— START Material to process —

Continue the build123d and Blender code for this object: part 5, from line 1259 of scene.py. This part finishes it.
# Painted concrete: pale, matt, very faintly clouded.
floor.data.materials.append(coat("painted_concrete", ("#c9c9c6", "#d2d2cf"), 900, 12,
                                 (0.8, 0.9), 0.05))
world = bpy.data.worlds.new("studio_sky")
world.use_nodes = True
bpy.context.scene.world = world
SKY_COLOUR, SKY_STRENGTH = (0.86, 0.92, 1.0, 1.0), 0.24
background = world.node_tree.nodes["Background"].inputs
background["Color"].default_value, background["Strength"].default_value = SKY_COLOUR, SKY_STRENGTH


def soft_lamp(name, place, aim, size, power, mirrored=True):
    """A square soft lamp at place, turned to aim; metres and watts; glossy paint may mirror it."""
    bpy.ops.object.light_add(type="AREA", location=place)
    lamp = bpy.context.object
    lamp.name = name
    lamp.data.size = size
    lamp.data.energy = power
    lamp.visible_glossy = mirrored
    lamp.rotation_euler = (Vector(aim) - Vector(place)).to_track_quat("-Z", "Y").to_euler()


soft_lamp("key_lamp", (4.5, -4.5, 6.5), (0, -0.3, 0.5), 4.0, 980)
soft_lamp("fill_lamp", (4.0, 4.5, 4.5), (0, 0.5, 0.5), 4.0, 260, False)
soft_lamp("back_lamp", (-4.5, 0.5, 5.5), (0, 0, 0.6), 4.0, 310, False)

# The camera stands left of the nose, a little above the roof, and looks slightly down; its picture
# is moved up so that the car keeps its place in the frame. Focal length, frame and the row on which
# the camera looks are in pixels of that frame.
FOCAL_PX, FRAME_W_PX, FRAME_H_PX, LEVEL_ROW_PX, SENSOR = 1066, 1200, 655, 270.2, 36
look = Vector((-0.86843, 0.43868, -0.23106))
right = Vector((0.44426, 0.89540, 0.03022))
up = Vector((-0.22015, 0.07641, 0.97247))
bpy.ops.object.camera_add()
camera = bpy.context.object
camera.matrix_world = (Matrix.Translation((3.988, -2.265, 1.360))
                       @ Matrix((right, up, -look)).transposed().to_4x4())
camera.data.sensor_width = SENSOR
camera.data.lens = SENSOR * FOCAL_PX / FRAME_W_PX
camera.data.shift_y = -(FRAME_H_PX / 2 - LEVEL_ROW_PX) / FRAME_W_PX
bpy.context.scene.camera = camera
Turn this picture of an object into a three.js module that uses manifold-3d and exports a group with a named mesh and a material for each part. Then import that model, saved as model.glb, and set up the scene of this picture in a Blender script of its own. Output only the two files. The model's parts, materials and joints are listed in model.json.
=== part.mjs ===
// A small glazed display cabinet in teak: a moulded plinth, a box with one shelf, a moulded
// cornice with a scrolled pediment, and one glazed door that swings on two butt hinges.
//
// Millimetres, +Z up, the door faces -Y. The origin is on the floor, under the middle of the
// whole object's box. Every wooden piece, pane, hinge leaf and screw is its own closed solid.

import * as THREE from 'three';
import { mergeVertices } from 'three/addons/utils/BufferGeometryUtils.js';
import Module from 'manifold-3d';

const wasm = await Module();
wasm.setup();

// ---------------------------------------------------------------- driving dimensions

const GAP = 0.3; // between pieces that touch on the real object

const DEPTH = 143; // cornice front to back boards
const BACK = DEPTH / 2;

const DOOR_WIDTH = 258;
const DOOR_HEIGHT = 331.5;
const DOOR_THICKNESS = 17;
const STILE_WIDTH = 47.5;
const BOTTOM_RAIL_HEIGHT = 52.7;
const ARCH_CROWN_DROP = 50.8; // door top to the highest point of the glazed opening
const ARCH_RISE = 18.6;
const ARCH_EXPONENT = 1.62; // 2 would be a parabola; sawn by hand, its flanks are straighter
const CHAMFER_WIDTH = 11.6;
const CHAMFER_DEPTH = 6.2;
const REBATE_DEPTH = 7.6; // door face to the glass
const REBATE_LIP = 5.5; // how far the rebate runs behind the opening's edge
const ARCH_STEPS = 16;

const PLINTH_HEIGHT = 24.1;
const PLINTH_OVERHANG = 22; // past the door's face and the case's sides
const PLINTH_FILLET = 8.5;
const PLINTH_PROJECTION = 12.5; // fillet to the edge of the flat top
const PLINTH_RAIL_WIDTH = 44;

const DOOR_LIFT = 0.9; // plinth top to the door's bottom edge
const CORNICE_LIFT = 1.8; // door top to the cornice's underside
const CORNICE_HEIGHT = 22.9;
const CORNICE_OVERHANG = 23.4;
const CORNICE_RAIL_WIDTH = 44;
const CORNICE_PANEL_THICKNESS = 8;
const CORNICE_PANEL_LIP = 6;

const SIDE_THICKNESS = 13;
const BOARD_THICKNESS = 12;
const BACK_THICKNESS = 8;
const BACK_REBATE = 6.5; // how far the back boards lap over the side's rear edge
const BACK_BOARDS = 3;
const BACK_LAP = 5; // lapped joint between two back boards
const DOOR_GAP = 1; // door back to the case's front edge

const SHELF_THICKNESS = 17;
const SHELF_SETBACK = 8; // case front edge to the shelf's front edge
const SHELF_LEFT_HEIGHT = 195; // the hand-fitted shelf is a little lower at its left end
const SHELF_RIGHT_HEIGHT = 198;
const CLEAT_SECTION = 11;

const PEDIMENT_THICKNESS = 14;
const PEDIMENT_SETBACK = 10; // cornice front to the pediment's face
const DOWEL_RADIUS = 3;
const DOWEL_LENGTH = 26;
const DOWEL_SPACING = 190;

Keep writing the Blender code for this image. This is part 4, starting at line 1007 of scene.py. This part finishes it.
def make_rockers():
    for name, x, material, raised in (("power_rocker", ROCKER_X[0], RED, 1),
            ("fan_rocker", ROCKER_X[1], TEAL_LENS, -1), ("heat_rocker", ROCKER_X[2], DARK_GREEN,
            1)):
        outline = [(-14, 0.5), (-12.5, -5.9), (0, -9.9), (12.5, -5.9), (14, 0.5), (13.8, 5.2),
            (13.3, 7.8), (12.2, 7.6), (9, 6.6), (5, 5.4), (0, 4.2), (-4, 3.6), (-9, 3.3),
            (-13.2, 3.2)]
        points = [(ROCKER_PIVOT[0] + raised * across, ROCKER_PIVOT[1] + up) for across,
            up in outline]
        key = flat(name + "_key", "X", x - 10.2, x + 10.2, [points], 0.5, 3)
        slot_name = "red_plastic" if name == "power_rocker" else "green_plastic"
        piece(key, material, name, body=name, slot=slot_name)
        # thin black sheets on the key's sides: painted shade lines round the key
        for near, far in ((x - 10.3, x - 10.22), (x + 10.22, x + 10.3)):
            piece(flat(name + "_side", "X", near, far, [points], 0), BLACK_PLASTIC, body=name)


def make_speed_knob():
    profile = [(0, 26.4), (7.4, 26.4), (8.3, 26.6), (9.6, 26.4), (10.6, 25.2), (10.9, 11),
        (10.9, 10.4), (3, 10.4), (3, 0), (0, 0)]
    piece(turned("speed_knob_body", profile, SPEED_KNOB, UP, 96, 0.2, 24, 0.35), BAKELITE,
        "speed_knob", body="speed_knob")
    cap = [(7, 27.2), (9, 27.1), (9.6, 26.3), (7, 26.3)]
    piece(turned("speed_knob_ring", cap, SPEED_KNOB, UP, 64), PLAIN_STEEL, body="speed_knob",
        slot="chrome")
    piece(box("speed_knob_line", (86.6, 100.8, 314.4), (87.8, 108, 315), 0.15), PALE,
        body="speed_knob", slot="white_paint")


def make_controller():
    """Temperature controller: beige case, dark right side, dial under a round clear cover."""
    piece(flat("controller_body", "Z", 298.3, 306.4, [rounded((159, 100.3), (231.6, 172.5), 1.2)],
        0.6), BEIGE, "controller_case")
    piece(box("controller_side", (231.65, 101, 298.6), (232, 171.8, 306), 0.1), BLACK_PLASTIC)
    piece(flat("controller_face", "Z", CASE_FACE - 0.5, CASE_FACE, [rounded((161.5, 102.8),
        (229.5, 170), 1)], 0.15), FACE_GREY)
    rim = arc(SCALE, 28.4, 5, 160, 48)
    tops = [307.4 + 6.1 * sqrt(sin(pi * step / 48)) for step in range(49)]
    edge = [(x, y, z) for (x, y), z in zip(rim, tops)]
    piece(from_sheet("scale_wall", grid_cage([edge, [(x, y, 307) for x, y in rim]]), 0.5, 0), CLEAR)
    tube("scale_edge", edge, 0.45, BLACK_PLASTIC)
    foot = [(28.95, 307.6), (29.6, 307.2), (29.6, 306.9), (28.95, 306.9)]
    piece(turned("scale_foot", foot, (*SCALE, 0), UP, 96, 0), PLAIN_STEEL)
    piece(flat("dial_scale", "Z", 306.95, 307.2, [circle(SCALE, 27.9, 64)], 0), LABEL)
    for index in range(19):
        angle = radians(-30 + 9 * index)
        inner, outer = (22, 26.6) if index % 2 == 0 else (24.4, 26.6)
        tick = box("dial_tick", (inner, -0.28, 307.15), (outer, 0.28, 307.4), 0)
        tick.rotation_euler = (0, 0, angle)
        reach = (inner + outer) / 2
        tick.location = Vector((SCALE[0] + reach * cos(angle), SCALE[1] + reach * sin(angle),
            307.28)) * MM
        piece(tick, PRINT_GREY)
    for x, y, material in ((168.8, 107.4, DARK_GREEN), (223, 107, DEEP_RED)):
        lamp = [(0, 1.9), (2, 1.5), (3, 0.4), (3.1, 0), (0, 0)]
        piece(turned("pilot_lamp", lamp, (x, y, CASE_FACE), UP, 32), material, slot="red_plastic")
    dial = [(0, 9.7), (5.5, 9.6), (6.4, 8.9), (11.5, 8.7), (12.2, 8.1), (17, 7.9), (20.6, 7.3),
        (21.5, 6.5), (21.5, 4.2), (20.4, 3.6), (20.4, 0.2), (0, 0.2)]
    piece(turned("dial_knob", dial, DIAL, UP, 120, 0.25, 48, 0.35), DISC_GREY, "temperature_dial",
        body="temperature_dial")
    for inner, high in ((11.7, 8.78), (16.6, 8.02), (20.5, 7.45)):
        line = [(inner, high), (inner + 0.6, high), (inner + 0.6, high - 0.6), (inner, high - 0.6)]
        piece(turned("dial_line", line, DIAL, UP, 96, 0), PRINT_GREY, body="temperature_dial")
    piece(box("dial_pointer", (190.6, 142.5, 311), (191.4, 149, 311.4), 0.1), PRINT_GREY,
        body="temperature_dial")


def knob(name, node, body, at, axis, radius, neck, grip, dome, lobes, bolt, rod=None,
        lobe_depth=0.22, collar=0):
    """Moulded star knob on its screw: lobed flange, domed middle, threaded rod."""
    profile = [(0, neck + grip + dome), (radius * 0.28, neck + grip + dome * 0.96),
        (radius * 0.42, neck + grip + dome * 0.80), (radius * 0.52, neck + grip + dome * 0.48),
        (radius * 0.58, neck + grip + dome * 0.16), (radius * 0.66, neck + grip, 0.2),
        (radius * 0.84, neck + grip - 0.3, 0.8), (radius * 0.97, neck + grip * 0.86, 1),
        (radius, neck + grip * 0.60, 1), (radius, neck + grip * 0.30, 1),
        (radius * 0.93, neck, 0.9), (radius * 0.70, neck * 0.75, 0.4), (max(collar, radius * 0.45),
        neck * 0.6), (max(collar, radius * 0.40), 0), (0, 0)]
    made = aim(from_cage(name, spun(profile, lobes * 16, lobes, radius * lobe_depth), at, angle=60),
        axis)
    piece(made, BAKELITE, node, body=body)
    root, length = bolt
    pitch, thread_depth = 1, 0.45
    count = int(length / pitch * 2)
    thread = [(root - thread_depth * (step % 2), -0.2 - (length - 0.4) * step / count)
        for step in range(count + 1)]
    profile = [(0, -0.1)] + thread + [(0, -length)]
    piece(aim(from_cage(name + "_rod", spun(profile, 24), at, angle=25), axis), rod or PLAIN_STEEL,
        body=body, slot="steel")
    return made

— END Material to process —

Requirement. Search the listing above for the string "picture". Copy every line that contains it.

Result of the task.
# The camera stands left of the nose, a little above the roof, and looks slightly down; its picture
Turn this picture of an object into a three.js module that uses manifold-3d and exports a group with a named mesh and a material for each part. Then import that model, saved as model.glb, and set up the scene of this picture in a Blender script of its own. Output only the two files. The model's parts, materials and joints are listed in model.json.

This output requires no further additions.